Now, proceed with the statements. We prove the first statement in the case δ = 0 and ν > 1 (the case δ = 1 and 0 < ν < 1 is similar).

Suppose δ = 0. The function g reduces to g(r) = 1+(1−(1−r)^ν−r)γ(N − 1). Given ν > 1, it is g ^′(r) > 0 when \(r<\bar {r}_{1}\) and g ^′(r)<0 when \(r>\bar {r}_{1}\). Thus g(r)≥g(0) = g(1) = 1. This proves that g(r) > 0 for each r ∈ [0, 1].

Finally we prove the second statement (the third is similar). Suppose ν > 1 and observe that \(\bar {r}_{2}=\arg \min g(r)\), since g ^′(r) < 0 for \(r<\bar {r}_{2}\) and g ^′(r) > 0 when \(r>\bar {r}_{2}\). The minimum value of g is thus \(g(\bar {r}_{2})=1+\gamma (N-1)l(\nu ,\delta )\).
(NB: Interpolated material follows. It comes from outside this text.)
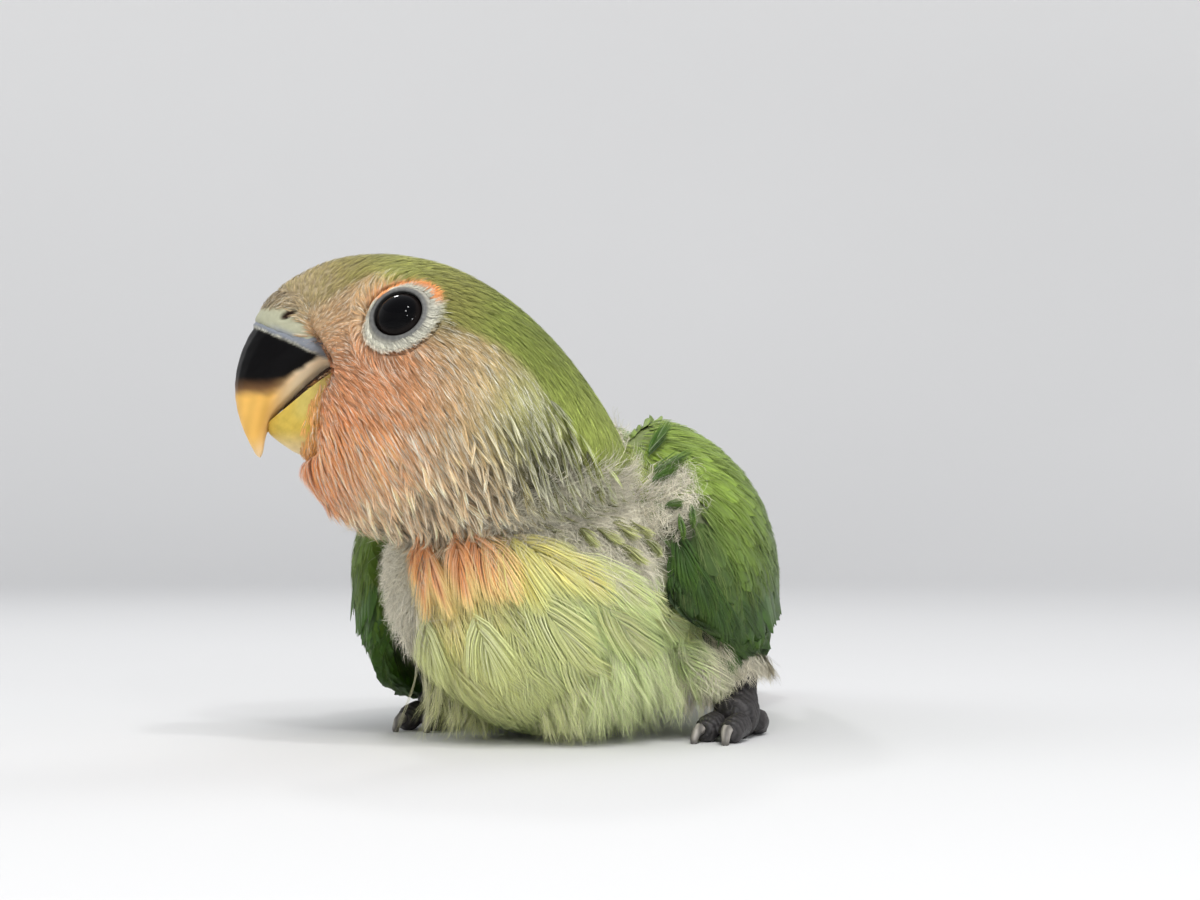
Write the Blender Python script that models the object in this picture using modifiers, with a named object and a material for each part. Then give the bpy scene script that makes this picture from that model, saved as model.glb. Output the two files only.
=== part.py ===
"""Peach-faced lovebird fledgling, life size, crouched with its head turned to its right.

The body lies along Y with the breast towards -Y, the bird's left is +X, and up is +Z.
Every solid reaches out to the tips of the plumage.
"""
import math

import bmesh
import bpy
import numpy as np
from mathutils import Matrix, Vector

MM = 0.001
GAP = 0.3
FLOOR_LEVEL = 0.0

# Corners of the cutting blocks that divide body and wings, in millimetres.
FLOOR_BLOCK = ((-80, -80, -30), (80, 100, 0))
BLOCK_WIDTH = 50.0
BLOCK_BOTTOM = -10.0
BLOCK_TOP = 60.0
BLOCK_FRONT = -60.0
BLOCK_BACK = 80.0

# Head: a forward axis turned from -Y towards the bird's right, through the eye line.
HEAD_TURN = math.radians(64)
HEAD_ORIGIN = Vector((-10.6 * MM, -25.8 * MM, 50.4 * MM))
EYE_PLACE = (-0.2, 10.6, -1.0)
EYE_RADIUS = 3.3 * MM
EYE_DEPTH = 2.25 * MM
EYE_UP_TILT = math.radians(25)
EYE_FORWARD_TILT = math.radians(20)
EYE_SEGMENTS = 16
LID_PROFILE = ((3.28, 1.35), (3.88, 1.3), (3.9, 2.1), (2.9, 2.62), (2.6, 2.4))
SOCKET_RADIUS = 4.25 * MM
SOCKET_DEPTH = 12 * MM
SOCKET_MIDDLE = 2.3 * MM
SOCKET_SEGMENTS = 18

# Head profiles along its forward axis, heights counted from the eye line.
CROWN = ((-28, -17.0), (-26, -13.0), (-22, -6.5), (-18, -1.6), (-12, 3.5), (-6, 6.6),
         (0, 7.7), (6, 7.0), (11, 5.0), (14, 3.0), (16.2, 0.8))
THROAT = ((-28, -19.8), (-24, -22.6), (-18, -25.0), (-10, -26.4), (0, -26.6), (4, -25.3),
          (8, -22.8), (11.2, -19.6), (12.2, -13.0), (13.2, -6.0), (16.2, -1.4))
HEAD_HALF_WIDTH = ((-28, 3.0), (-26, 7.0), (-22, 11.2), (-16, 14.2), (-9, 15.3), (-5, 14.9),
                   (0, 12.9), (4, 10.7), (7.5, 7.8), (10, 6.0), (13, 4.4), (16.2, 2.0))
HEAD_STATIONS = (-28, -26, -22.5, -17.5, -11.5, -5.5, 0, 5, 8.5, 11.4, 14.4, 16.2)
HEAD_WIDEST = 0.45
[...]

Define the following sets:

• \({E_{1}^{l}}(\gamma ,N)=\left \{ (\nu ,\delta )\text { s.t. }0<\delta \leq 1,l(\nu ,\delta )>\frac {-1}{\gamma (N-1)}\right \} ;\)

• \({E_{2}^{l}}(\gamma ,N)=\left \{ (\nu ,\delta )\text { s.t. }0<\delta \leq 1,l(\nu ,\delta )=\frac {-1}{\gamma (N-1)}\right \} ;\)

• \({E_{3}^{l}}(\gamma ,N)=\left \{ (\nu ,\delta )\text { s.t. }0<\delta \leq 1,l(\nu ,\delta )<\frac {-1}{\gamma (N-1)}\right \} \) ,

which are nonempty provided that the necessary condition γ(N − 1) ≥ 1 holds; these sets define the conditions on the plane (ν, δ) for the sign of \(g(\bar {r}_{2})\):

When \((\nu ,\delta )\in {E_{1}^{l}}(\gamma ,N)\), then \(g(\bar {r}_{2})>0\) and g(r) > 0 for each r ∈ [0,1].

When \((\nu ,\delta )\in {E_{2}^{l}}(\gamma ,N)\), then \(g(\bar {r}_{2})=0\) and g(r) > 0 for each \(r\in [0,1]\setminus \{\bar {r}_{2}\}\), while \(\bar {r}_{2}\) is a fixed point.

When \((\nu ,\delta )\in {E_{3}^{l}}(\gamma ,N)\), then \(g(\bar {r}_{2})<0\) and equation g(r) = 0 has two roots \(r_{1}^{*}<\bar {r}_{2}\) and \(r_{2}^{*}>\bar {r}_{2}\).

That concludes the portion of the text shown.